I did have to concede that this was the path we should have been on and that it was nobody’s fault that we had strayed, bearing in might the lack of the moonlight we had expected. The only sign of the moon rising was that on the other side of us the top of the mountain was illuminated by this time; the moon rise being a lot later than we had thought, due to being in this steep valley of huge rock walls.
We both admitted that we had the odd aches and pains as we strode with a renewed determined vigour; we just wanted to get our adventure over with and if we had to suffer a bit on the last couple of miles, so be it.
We were chatting cheerily by the last stage of our trek, encouraged by coming level with the lights of the town across the valley, where we started our outing, getting brighter and brighter all the time. We talked about our choice of how to spend this special day and the choice most of the people we knew had made. We came to the conclusion that we were most likely seriously outnumbered but who was to say which group was right and which was wrong. We are all entitled to our opinions and only not allowing people to think as they pleased was wrong if anything was.

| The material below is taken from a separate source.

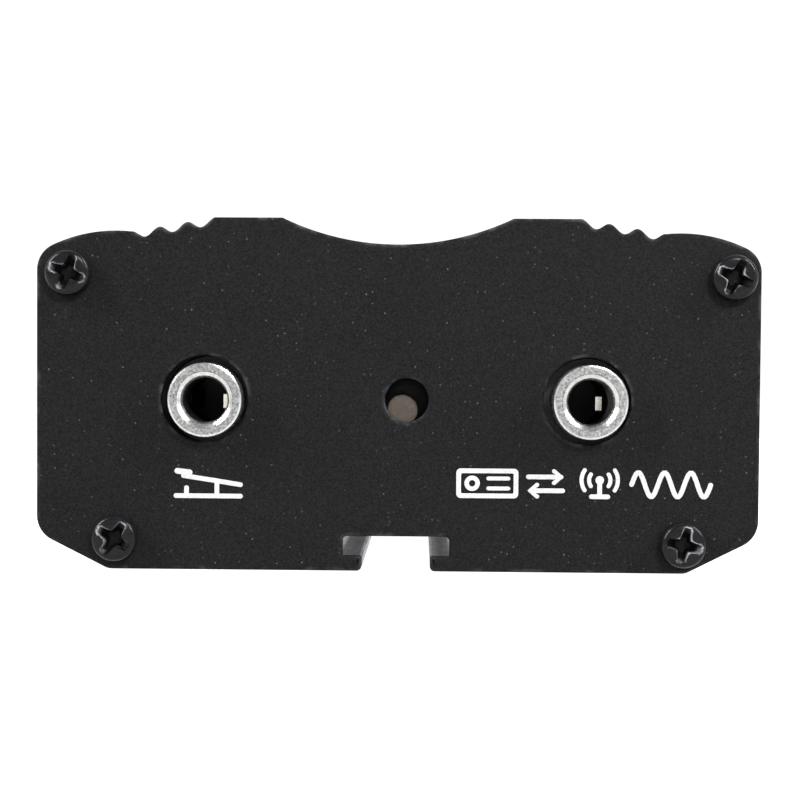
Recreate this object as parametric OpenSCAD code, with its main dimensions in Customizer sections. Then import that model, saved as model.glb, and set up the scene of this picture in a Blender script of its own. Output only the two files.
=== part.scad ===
// Pocket morse key: a dual-lever paddle and its electronic keyer in an extruded aluminium case.
// +X is to the right seen from the socket end, +Y runs from the sockets to the finger pieces, +Z is up.
// The origin is under the middle of the whole key, on the surface that it stands on.

/* [Case] */
// Width of the case across its sides
case_w = 58; // [50:0.5:72]
// Height of the case from its underside to the flats on top
case_h = 28.3; // [27:0.1:36]
// Length of the extruded body between the two end plates
body_len = 68; // [66:1:90]
// Thickness of the extruded walls
wall = 1.6; // [1.2:0.1:2]
// Thickness of each end plate
plate_t = 1.5; // [1:0.1:2.5]

/* [Case profile] */
// Half width of the dished rest in the top
dish_half_w = 9.25; // [7:0.25:9.5]
// Depth of the dished rest
dish_depth = 2.1; // [1.6:0.1:2.6]
// Grip grooves along each shoulder
groove_count = 3; // [1:1:3]
// Distance from one grip groove to the next
groove_pitch = 2.25; // [1.8:0.05:2.4]
// Depth of each grip groove
groove_depth = 0.6; // [0.3:0.05:0.8]
// Drop from the flats on top to the shoulders
shoulder_drop = 1.1; // [0.6:0.1:1.3]
// Radius of the shoulders
shoulder_r = 12; // [10:0.5:16]
// Distance from the top of a shoulder's curve to the centre of its corner
shoulder_reach = 4.2; // [3.4:0.1:5.2]
// Radius of the corners, which the upper end screws share a centre with
corner_r = 2.2; // [2.1:0.1:2.8]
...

For our part, I was recalling a passage from book I had once read that claimed that Jesuit priests’ would say “Show me the child at seven and I will show you the man”. Well. At seven, my parents were sending me to morning children’s service at the Emmanuel chapel at 9am on Sunday mornings, the main church service at St Georges Church at 11am and after lunch to Sunday school at 3pm. Our neighbour’s children were out playing in the street, looking scruffy but happy, whilst I stood in my clean and pressed, cream, old fashioned Sunday coat and hat and old but shiny shoes. Is one wrong and one right or shall we just say, “I blame the parents”.